Make Sure They Comply to All Levels Over Governing Law

Your payment processor should have a system in place that is compliant with all federal, state, and local laws regarding the cannabis industry. Obviously, regulations are different in different places, so companies need to be aware of these differences and have the flexibility to adapt.

Don’t Sign Long-Term Contracts

Make sure you aren’t making a long-term commitment. Going with a payment processor in the marijuana industry is a big decision, so only go month by month in the beginning until you feel ready to make a long-term commitment.

Look Into Business Reputation and Miscoding

Find out if they do miscoding. Every credit card transaction comes with a specific code that relates to the nature of that transaction. Certain companies will purposefully use inaccurate codes to get around some of the regulations in the cannabis industry.

There can be serious consequences for businesses that do this, so stay away from any operation that wants to steer you down this path.

Always Keep Your Ears Open as Industry Evolves

Always keep your options open. Even if you find a solution to your banking and processing problems, always have a couple of backups in mind that you can go to.

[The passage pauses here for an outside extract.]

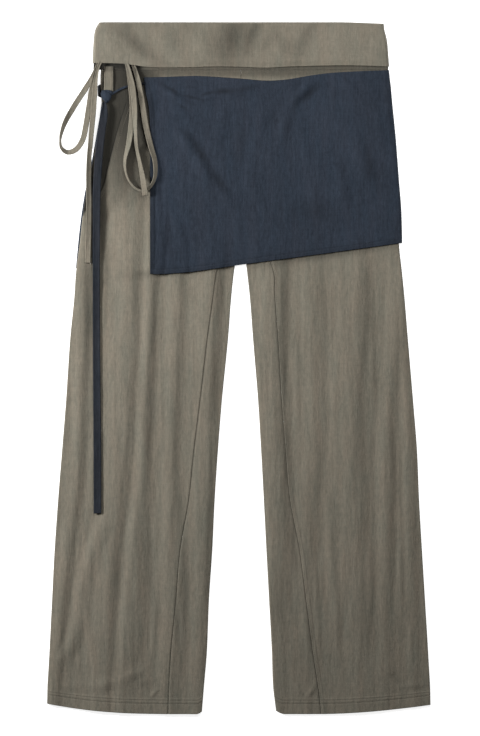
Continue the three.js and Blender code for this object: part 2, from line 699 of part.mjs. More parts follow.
const loopLeft = tie("drawstring_loop_left", PAINT.taupe, DRAWSTRING_WIDTH, [
  { x: -182.4, y: 499, slim: 0.45 },
  { x: -171, y: 487, slim: 0.4 },
  { x: -163.5, y: 474, slim: 0.3 },
  { x: -158.5, y: 446, slim: 0.1, lift: 1.4 },
  { x: -153, y: 412, lift: 0.6 },
  { x: -142.6, y: 377 },
  { x: -135, y: 346, turn: 20 },
  { x: -129.6, y: 318, turn: 35, slim: 0.1 },
  { x: -130.4, y: 294.8, turn: 45, slim: 0.25 },
  { x: -136.8, y: 281.5, turn: 45, slim: 0.35 },
  { x: -145.3, y: 275.5, turn: 40, slim: 0.4 },
  { x: -157.7, y: 277.5, turn: 40, slim: 0.4 },
  { x: -168.6, y: 288.6, turn: 40, slim: 0.35 },
  { x: -174.8, y: 304.1, turn: 35, slim: 0.2 },
  { x: -175.8, y: 322.7, turn: 20 },
  { x: -171.7, y: 346 },
  { x: -168.6, y: 372 },
  { x: -168.4, y: 402 },
  { x: -170.2, y: 436 },
  { x: -172.4, y: 468, slim: 0.3 },
  { x: -176, y: 482, slim: 0.45 },
  { x: -182.4, y: 492.5, slim: 0.5 },
], resting, { spacing: 11 });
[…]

In December 2017, a community bank in Florida that was working with most of the state’s marijuana-related businesses suddenly closed those accounts after they were bought out by a federal institution. You don’t want to end up in a similar situation.

Final Thoughts & Parting Advice

Obviously, marijuana-related businesses have a serious problem that is hindering their growth and causing unnecessary complications. There are a few cannabis payment processing options available, but nothing that puts them on par with other industries.

Until cannabis businesses have the same access to bank accounts and credit card companies, they should proceed with caution when working with a payment processor. They should be wise to do their due diligence and ask as many questions as possible before jumping into anything. It can save big money, headache, and heartache.